We met Vespa and Krystal who were friends from All-star Lanes, at the crown plaza who showed us around the massive casinos. It was the first time I'd even been in a casino, it was huge. And to my surprise packed with elderly Chinese women gambling like there was no tomorrow. Apparently gambling is banned in China so planeloads of wealthy Chinese flock to Australia to gamble. We had a coffee with Vespa and Krystal who were both 2nd generation Italian-Australians. After WW2 there was a massive influx of Europeans as part of the keep Australia white immigration policy. As a result there are boroughs of Little Italy and a massive Greek community so I've been eating some of the best dolmades outside of Greece.
We were invited to dinner at Erika's house, who worked at Big Chill House across the road from Camino. We had a gorgeous 3 course home made meal in the weirdest setting. The house on the outskirts of Melbourne looked like it had not been decorated since 1976. Think avocado green toilet fittings, terracotta pots and low brown couches surrounding the electric tiled fire place. All that was missing was a living room pit. We sat on the floor with Erika her boyfriend Pete, Lois and her fiancé from England and another couple from their bar. It was like come dine with me in a 1970s time warp with several lean back tequila shots thrown in there.

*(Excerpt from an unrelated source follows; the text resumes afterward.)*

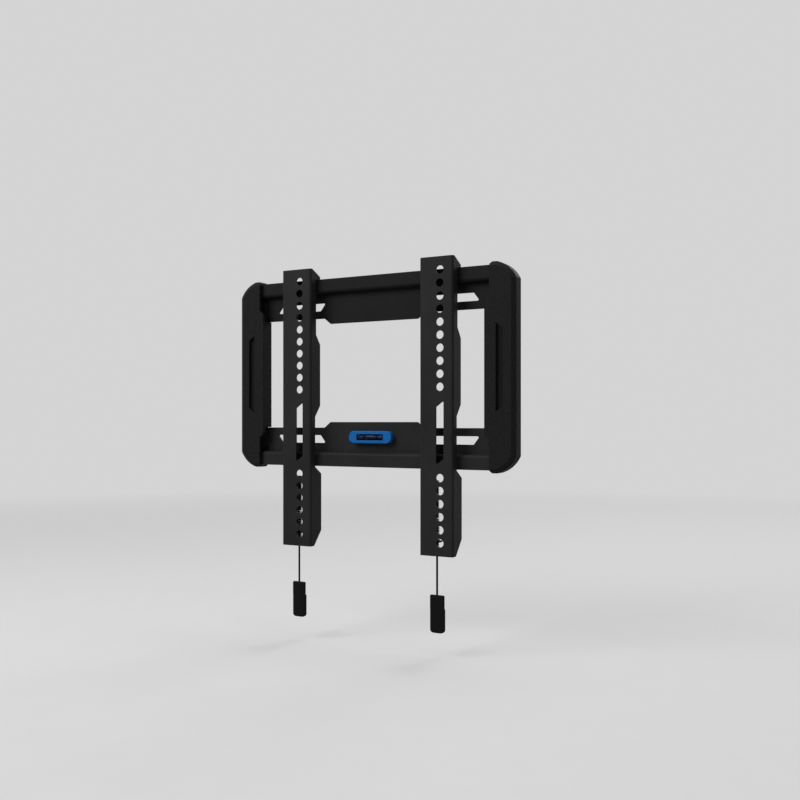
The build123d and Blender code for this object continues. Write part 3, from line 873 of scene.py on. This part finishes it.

The last day in Melbourne was spent on a whistle stop tour seeing all of Soran's friends in Melbourne and it was one of the most enjoyable days of the trip so far. Everyone knows that Soran knows everyone everywhere and it doesn't stop in London, it was so nice having so many people living here to show us how like they to spend there time. I don't think I've ever had such a personal insight to a city in such a short time of only spending a few days here. Melbourne is lovely and I could definitely see myself living here. Maybe someday I will.